Speaking of youth...

watching Jurgen Klinsmann and other US soccer personalities speak about youth development in the States… and there have been surprisingly few comments that really dig into the issue. And Jurgen has uttered almost nothing of value yet. I want to like him, but I am just not feeling him that much yet. Maybe its because he talks about a philosophy and then plays some players that totally dont fit it, and he has picked some strange-ass players to put on our team. I’ll give him a little more time, I suppose…

It was interesting to hear Warren Barton try to push the envelope a little on the issue of clubs versus high school soccer, but most people tried to dance around the “conflict” and gave some watered down statements.

They also had ManCity’s Youth Academy director, who was name dropping SWP and Joey Barton (but didnt mention Sturridge, that I saw… maybe because he left). Maybe he has some QPR love deep down.

And now that they’ve allotted 5 minutes to the women’s side of things, I’m finding myself curious about Chelsea’s women’s team. Any good?

by alynne4307 on Jan 12, 2012 3:00 AM GMT reply actions  

I never really find anything Warren Barton has to say interesting

He doesn’t add anything worth listening to the discussion when he’s doing whatever it is that FSC pays him to be in studio for, he certainly doesn’t have anything worth mentioning in a discussion about player development in a country that has multiple extremely high profile sports to choose from. That panel seemed to be under some grand illusion that the US isn’t producing the next Messi due to coaching issues. That’s not the biggest issue by a mile. The US isn’t producing Messi clones because in this country those guys become Randy Moss, Kobe Bryant, Michael Vick, LeBron James, and Reggie Bush.

by Stephen Schmidt on Jan 12, 2012 3:20 AM GMT up reply actions  

THIS

Where is the meatloaf?

by Habana on Jan 12, 2012 3:51 AM GMT up reply actions  

Agreed that they all missed the point

I don’t think he made any valuable points, really… nor did anyone. But he was the only one (in the parts I saw) that seemed to try to coax more of a response out of the other coaches. People were pretty soft with their questioning otherwise, and as a result, there was little learned from it. He is pushy on FSC, too, but not with much of worth. None of the commentators are particularly helpful. There is one guy I hate more- can’t think of his name but reviews all the games on Monday nights.
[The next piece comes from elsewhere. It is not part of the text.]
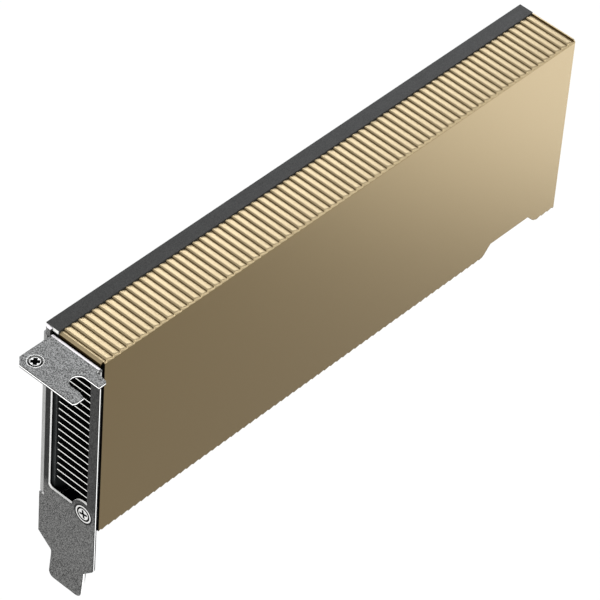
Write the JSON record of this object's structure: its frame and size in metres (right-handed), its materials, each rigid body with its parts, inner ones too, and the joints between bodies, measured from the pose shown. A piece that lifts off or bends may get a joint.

While I don’t think coaching is really the issue, I do think there is some weight to be given to our value of the “student athlete” over the very young professional athlete. For the most part, the avenue to develop in soccer is extended here with a high importance placed on participating in school sports, or at least attending school regularly with little room left for professional sports. That’s part why our child prodigies in any sport get as much awe as they do- it’s strange for us to see such young people in contracts for professional sports. Locally here, there was a big to-do (and there still is) surrounding Diego Fagundez’s signing for the Revs at 15yrs. Sort of blows our minds.

by alynne4307 on Jan 12, 2012 4:00 AM GMT up reply actions  

Reserve or youth?

From the players who featured in this match, Chalobah is your obvious answer. Piazon will likely get his shot at some point as well. I also like John Swift more and more with every passing game.

by DPeezy on Jan 12, 2012 6:56 AM GMT up reply actions  

Don't forget Feruz

Looks quite good and even AVB was praising him.

by Archit Arya on Jan 12, 2012 8:12 AM GMT via mobile up reply actions  

Tomas Kalas

We haven’t profiled him on the site, have we? If any of you’re planning to, looking forward to it!

by Karan7 on Jan 12, 2012 9:09 AM GMT reply actions  

Official highlights from the FA

http://www.youtube.com/watch?v=LB7eCVSTBOU

Showing the Piazon chance set up by Ake, the Loza chance on which Pappoe blew his knee out (you can hear his cries of anguish), and the wonderful individual skill from Josh Murphy in extra time. And then the penalty shootout, with all the coolly taken ones by the Chelsea boys.